Extract every line of the material below and reproduce it faithfully.

◆ ◆ ◆ ◆ ◆

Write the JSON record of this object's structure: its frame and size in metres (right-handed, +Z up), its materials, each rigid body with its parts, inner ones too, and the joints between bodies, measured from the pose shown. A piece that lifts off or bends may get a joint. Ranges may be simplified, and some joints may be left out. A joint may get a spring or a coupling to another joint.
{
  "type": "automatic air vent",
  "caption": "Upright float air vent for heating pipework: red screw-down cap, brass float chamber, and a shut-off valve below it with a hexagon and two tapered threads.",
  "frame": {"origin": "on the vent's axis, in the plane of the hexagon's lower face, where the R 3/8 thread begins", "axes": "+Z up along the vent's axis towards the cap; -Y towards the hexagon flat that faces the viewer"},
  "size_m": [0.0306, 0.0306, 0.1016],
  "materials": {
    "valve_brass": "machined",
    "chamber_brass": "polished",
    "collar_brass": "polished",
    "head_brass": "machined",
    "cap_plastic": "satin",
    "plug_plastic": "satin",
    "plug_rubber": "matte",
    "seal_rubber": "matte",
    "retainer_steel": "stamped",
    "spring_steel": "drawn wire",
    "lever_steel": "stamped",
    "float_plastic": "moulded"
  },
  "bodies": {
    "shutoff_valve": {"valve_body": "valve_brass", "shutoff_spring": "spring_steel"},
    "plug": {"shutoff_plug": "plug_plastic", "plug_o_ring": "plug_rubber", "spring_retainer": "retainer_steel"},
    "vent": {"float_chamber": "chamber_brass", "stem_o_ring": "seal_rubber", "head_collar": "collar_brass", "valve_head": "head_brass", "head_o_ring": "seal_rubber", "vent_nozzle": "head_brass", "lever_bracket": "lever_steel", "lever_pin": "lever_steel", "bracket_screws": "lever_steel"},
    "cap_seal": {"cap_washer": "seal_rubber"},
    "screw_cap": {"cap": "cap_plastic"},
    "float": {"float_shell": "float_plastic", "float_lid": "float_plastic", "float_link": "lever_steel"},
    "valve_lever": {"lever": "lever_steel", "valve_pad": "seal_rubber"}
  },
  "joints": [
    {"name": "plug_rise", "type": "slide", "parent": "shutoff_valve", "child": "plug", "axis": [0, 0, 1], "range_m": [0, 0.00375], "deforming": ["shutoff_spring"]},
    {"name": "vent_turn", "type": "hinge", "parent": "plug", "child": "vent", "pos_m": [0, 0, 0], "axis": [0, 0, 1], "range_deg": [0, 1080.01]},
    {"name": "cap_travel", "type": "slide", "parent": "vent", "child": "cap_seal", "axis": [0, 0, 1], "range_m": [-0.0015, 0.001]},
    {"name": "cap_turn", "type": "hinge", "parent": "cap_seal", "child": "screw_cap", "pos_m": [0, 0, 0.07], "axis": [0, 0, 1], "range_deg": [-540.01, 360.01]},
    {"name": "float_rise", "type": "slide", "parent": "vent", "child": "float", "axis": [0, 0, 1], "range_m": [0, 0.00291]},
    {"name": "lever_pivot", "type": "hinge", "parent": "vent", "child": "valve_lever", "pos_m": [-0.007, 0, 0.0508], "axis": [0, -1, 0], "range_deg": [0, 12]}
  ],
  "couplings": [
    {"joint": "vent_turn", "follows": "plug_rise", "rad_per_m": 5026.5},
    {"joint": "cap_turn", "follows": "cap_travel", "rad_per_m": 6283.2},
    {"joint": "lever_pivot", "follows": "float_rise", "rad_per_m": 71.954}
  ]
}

◆ ◆ ◆ ◆ ◆

→ **Response to this exercise**
Write the JSON record of this object's structure: its frame and size in metres (right-handed, +Z up), its materials, each rigid body with its parts, inner ones too, and the joints between bodies, measured from the pose shown. A piece that lifts off or bends may get a joint. Ranges may be simplified, and some joints may be left out. A joint may get a spring or a coupling to another joint.
{
  "type": "automatic air vent",
  "caption": "Upright float air vent for heating pipework: red screw-down cap, brass float chamber, and a shut-off valve below it with a hexagon and two tapered threads.",
  "frame": {"origin": "on the vent's axis, in the plane of the hexagon's lower face, where the R 3/8 thread begins", "axes": "+Z up along the vent's axis towards the cap; -Y towards the hexagon flat that faces the viewer"},
  "size_m": [0.0306, 0.0306, 0.1016],
  "materials": {
    "valve_brass": "machined",
    "chamber_brass": "polished",
    "collar_brass": "polished",
    "head_brass": "machined",
    "cap_plastic": "satin",
    "plug_plastic": "satin",
    "plug_rubber": "matte",
    "seal_rubber": "matte",
    "retainer_steel": "stamped",
    "spring_steel": "drawn wire",
    "lever_steel": "stamped",
    "float_plastic": "moulded"
  },
  "bodies": {
    "shutoff_valve": {"valve_body": "valve_brass", "shutoff_spring": "spring_steel"},
    "plug": {"shutoff_plug": "plug_plastic", "plug_o_ring": "plug_rubber", "spring_retainer": "retainer_steel"},
    "vent": {"float_chamber": "chamber_brass", "stem_o_ring": "seal_rubber", "head_collar": "collar_brass", "valve_head": "head_brass", "head_o_ring": "seal_rubber", "vent_nozzle": "head_brass", "lever_bracket": "lever_steel", "lever_pin": "lever_steel", "bracket_screws": "lever_steel"},
    "cap_seal": {"cap_washer": "seal_rubber"},
    "screw_cap": {"cap": "cap_plastic"},
    "float": {"float_shell": "float_plastic", "float_lid": "float_plastic", "float_link": "lever_steel"},
    "valve_lever": {"lever": "lever_steel", "valve_pad": "seal_rubber"}
  },
  "joints": [
    {"name": "plug_rise", "type": "slide", "parent": "shutoff_valve", "child": "plug", "axis": [0, 0, 1], "range_m": [0, 0.00375], "deforming": ["shutoff_spring"]},
    {"name": "vent_turn", "type": "hinge", "parent": "plug", "child": "vent", "pos_m": [0, 0, 0], "axis": [0, 0, 1], "range_deg": [0, 1080.01]},
    {"name": "cap_travel", "type": "slide", "parent": "vent", "child": "cap_seal", "axis": [0, 0, 1], "range_m": [-0.0015, 0.001]},
    {"name": "cap_turn", "type": "hinge", "parent": "cap_seal", "child": "screw_cap", "pos_m": [0, 0, 0.07], "axis": [0, 0, 1], "range_deg": [-540.01, 360.01]},
    {"name": "float_rise", "type": "slide", "parent": "vent", "child": "float", "axis": [0, 0, 1], "range_m": [0, 0.00291]},
    {"name": "lever_pivot", "type": "hinge", "parent": "vent", "child": "valve_lever", "pos_m": [-0.007, 0, 0.0508], "axis": [0, -1, 0], "range_deg": [0, 12]}
  ],
  "couplings": [
    {"joint": "vent_turn", "follows": "plug_rise", "rad_per_m": 5026.5},
    {"joint": "cap_turn", "follows": "cap_travel", "rad_per_m": 6283.2},
    {"joint": "lever_pivot", "follows": "float_rise", "rad_per_m": 71.954}
  ]
}